Selbstbestimmtes Sterben – ein Thema, das gleich mehrere Finalist:innen beschäftigt. Auch Anja Gmeinwieser schaut in einer eindrucksvollen Szene auf Rituale um Abschied und Freitod.
Es ist ein skurriles Szenerie, in die uns Anja Gmeinwieser entführt: In Jetzt Fritzi hat sich eine kleine Gemeinschaft in einem malerischen Ort am Fluss versammelt, um Abschied von Fritzi zu nehmen. Gleich zu Beginn wird klar: Die Ich-Erzählerin ist mit sich selbst und ihrem eigenen Schmerz über den Verlust von Fritzi beschäftigt.
Ritualisierte Räume bestimmen den Text. Es gibt eine Doula (ein altes Wort für Hebamme), die hier die Funktion als Begleiterin in den Tod hat. Sie hängt Windspiele in die Bäume und unterstützt Fritzi, die selbstgewählt in einer kleinen Gruppe von rund zwanzig Vertrauten aus dem Leben treten wird. Eine Ärztin in weißem Kittel gibt ihr dafür eine Flüssigkeit, anschließend wird sie auf ein Stand-Up-Paddle treten und dem Lauf des Flusses folgen, bis die Farben intensiver werden und sie das Bewusstsein verliert. Die Erde des Flussufers ist bereits platt getreten, alle sind farbenfroh gekleidet: Es sind die offiziellen Sterberituale, die hier eine neue Realität und andere Sichtweise auf den Tod zeichnen.
Die Doula, die sicher die Klangkörper aufgehängt hatte, die, wie sie immer sagen, »den Raum hielt«, sprach mit feierlichen Gesten Worte, die ich mir mit meinem Geschrei unverständlich machte.

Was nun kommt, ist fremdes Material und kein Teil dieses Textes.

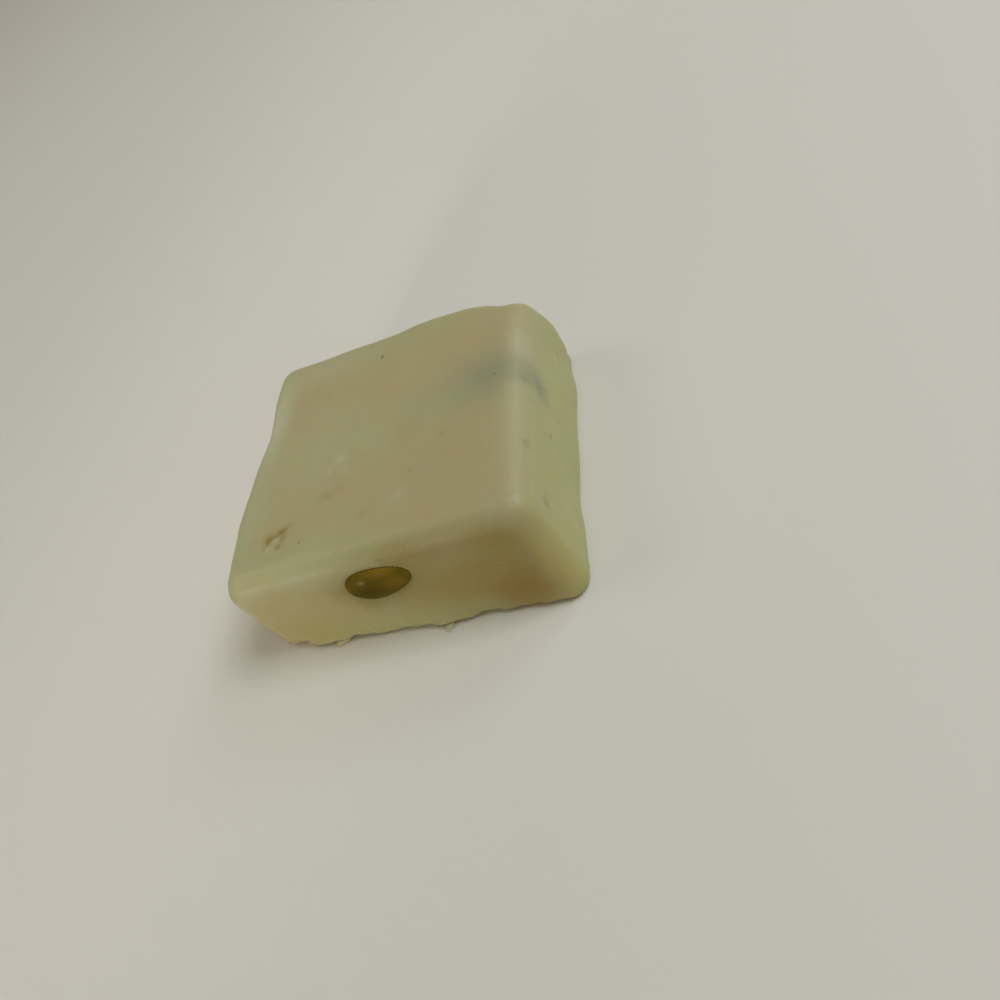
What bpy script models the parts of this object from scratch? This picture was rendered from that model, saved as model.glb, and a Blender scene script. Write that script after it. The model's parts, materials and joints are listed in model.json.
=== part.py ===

Sie nahm Fritzis Hand, sie gab dem Moment Größe, ihr ganzes Wesen widmete sie dem Moment, Fritzis Moment.
Im Kontrast zu der scheinbar friedlichen Szene steht die Ich-Erzählerin mit ihrem unerträglichen Schmerz. Sie heult Rotz und Wasser und wird zum Klageweib. Ihr Schleim verteilt sich überall auf Fritzi, wenn sie sich um ihren Hals wirft. Sie nimmt den Raum ein, der eigentlich für Fritzi bestimmt ist, sie möchte sie nicht gehen lassen. Der egoistische Schmerz der Ich-Erzählerin springt uns in Anja Gmeinwiesers Prosa fast dreidimensional entgegen.
Eine warme Hand auf meinem Rücken, Alma, ich kannte die Berührung, da berührten mich Wärme, Freundschaft, Mitleid, und die still hoffende Frage: Kannst du es nicht einfach schön finden?
Mit klarer Stimme und viel Empathie für ihre Ich-Erzählerin trägt Anja Gmeinwieser die Kurzgeschichte vor, die viele Fragen offen lässt, einen aber mitnimmt in eine friedliche Welt, in der der Abschied eine selbstgewählte Instanz darstellt. Gleichzeitig zeigt er uns auch: Der Tod ist nicht schön, er bedeutet eine schmerzhafte Lücke und noch so viele zarte Worte des Abschieds können diesen Umstand nicht ändern. Man möchte sich am Leben der geliebten Menschen klammern, weil der Schmerz am Ende alles ist, was übrig bleibt.